The problem:
Among the entries below, find the line with "box = piece.Shape.BoundBox", then quote it and each following line up to and including the line with "points = [vertex.co", and nothing else.

Source material:
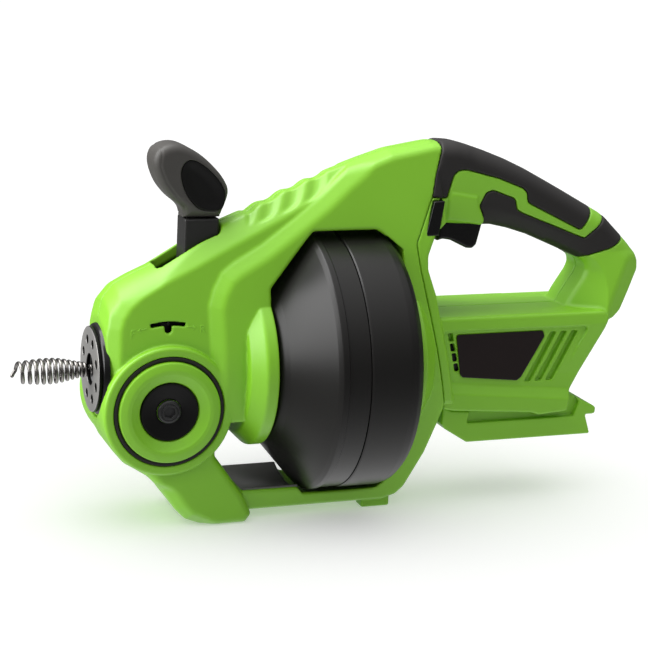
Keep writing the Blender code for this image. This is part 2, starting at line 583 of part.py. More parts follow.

* * *

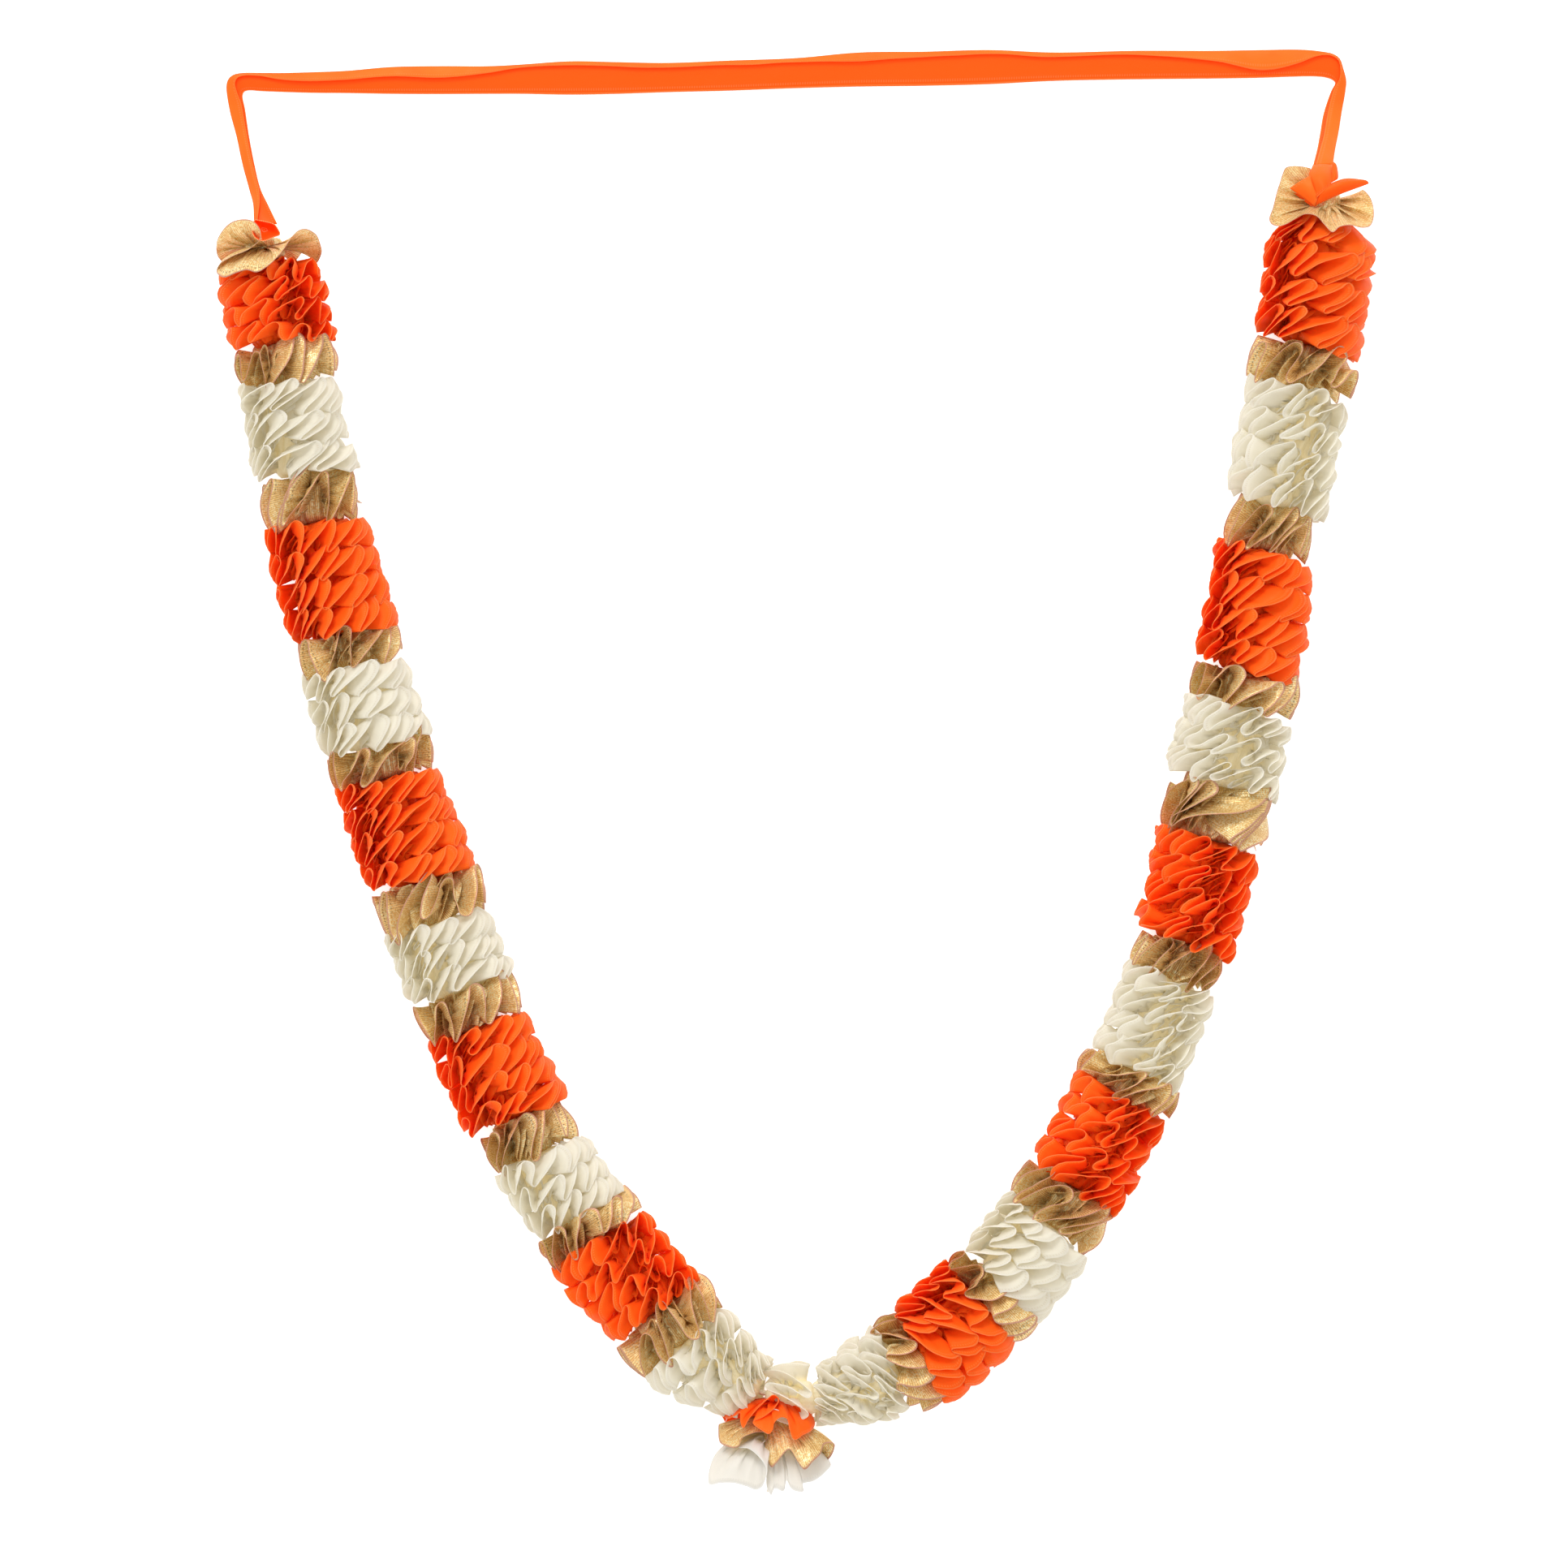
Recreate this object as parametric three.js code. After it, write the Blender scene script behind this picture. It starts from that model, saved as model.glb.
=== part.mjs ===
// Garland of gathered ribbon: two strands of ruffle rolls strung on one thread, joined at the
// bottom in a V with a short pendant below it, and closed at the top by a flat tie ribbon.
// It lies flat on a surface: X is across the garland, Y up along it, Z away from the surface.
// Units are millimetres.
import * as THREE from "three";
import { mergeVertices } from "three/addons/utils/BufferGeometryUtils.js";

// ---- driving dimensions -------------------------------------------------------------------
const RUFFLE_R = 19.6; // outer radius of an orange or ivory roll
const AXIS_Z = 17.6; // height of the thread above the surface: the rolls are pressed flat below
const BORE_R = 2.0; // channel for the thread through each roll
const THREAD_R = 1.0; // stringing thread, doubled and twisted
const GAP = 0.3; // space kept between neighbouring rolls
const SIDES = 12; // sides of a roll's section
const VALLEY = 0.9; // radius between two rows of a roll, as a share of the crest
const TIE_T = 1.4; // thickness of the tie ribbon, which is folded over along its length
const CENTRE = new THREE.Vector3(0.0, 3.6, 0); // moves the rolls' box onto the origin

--

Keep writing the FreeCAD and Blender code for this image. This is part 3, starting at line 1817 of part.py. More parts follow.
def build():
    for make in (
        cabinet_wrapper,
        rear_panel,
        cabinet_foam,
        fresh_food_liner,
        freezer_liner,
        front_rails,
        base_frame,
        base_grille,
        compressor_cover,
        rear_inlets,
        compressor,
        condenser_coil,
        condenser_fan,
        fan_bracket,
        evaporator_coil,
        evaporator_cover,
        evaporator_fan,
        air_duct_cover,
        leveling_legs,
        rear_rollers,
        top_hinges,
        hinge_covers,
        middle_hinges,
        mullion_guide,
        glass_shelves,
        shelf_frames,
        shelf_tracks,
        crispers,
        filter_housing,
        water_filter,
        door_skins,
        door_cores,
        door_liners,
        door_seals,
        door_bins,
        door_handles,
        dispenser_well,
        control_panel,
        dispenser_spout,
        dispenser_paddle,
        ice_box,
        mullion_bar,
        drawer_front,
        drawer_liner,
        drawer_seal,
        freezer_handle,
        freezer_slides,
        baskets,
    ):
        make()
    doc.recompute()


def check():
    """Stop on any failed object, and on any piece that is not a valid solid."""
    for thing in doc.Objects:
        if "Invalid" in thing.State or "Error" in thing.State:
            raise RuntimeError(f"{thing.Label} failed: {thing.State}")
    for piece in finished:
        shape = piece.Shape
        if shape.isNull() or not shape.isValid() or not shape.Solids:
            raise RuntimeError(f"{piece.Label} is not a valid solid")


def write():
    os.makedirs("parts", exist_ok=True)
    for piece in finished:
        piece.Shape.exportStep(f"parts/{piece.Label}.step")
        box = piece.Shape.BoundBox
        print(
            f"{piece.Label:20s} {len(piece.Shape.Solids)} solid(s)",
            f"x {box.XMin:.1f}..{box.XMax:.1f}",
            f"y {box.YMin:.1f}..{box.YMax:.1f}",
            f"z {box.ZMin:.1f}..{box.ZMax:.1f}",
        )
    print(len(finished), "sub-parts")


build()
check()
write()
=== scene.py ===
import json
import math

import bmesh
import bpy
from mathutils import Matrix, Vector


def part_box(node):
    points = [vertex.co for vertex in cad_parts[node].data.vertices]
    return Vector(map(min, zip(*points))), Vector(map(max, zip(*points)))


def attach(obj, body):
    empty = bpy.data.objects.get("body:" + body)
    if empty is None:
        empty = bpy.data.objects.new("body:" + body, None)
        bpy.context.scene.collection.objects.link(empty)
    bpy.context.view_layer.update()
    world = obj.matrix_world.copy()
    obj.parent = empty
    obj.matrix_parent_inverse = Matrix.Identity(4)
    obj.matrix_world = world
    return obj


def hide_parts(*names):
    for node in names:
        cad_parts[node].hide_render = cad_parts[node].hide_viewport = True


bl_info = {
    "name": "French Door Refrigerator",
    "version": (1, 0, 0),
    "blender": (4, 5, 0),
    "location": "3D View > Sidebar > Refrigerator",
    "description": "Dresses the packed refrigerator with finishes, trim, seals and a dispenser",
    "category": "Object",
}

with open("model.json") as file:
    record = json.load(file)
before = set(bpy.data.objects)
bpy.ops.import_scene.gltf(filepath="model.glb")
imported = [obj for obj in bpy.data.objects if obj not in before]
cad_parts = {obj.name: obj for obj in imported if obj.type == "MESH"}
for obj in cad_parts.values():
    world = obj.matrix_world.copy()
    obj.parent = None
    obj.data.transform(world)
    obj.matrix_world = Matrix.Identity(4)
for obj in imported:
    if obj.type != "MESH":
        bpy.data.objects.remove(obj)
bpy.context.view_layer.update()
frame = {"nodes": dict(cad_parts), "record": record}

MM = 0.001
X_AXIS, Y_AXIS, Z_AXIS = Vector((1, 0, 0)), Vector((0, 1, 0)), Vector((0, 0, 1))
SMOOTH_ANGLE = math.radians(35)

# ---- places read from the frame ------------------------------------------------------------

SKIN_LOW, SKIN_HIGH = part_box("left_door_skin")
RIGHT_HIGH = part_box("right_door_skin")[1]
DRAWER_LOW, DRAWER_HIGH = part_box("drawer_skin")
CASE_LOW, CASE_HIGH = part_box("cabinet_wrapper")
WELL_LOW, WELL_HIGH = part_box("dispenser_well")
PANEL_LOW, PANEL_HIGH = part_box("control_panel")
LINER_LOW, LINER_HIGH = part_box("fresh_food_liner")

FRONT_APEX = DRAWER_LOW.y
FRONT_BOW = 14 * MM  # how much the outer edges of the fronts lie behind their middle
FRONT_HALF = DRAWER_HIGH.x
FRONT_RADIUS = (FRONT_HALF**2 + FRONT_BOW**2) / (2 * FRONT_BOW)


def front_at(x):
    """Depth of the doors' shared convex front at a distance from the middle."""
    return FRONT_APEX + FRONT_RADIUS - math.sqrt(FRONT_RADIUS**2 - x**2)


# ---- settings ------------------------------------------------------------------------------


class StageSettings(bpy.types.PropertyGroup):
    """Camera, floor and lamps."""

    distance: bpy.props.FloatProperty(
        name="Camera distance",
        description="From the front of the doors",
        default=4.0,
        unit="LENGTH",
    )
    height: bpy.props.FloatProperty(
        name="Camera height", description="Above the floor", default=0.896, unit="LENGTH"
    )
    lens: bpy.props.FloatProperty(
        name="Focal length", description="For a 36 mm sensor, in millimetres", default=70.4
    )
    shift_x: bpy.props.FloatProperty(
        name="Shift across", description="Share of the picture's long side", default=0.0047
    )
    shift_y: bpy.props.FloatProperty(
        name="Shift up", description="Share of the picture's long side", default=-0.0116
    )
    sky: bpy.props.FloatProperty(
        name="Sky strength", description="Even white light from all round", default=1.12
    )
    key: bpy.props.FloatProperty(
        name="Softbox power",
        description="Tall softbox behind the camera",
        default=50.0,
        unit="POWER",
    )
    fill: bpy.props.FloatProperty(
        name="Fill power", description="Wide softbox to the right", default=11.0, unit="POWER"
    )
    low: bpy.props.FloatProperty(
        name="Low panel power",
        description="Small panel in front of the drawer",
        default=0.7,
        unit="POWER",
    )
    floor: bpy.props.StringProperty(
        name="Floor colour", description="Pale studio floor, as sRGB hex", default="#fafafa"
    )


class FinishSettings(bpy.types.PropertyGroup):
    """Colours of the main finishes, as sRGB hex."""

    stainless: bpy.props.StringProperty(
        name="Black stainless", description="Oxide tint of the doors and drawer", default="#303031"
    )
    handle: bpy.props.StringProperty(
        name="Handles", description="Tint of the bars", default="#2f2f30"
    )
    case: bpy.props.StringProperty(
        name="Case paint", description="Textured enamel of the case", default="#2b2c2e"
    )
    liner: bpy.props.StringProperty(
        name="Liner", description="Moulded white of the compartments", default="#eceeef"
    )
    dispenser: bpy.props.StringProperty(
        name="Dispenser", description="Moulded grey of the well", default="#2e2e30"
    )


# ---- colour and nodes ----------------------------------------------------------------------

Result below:
        box = piece.Shape.BoundBox
        print(
            f"{piece.Label:20s} {len(piece.Shape.Solids)} solid(s)",
            f"x {box.XMin:.1f}..{box.XMax:.1f}",
            f"y {box.YMin:.1f}..{box.YMax:.1f}",
            f"z {box.ZMin:.1f}..{box.ZMax:.1f}",
        )
    print(len(finished), "sub-parts")


build()
check()
write()
=== scene.py ===
import json
import math

import bmesh
import bpy
from mathutils import Matrix, Vector


def part_box(node):
    points = [vertex.co for vertex in cad_parts[node].data.vertices]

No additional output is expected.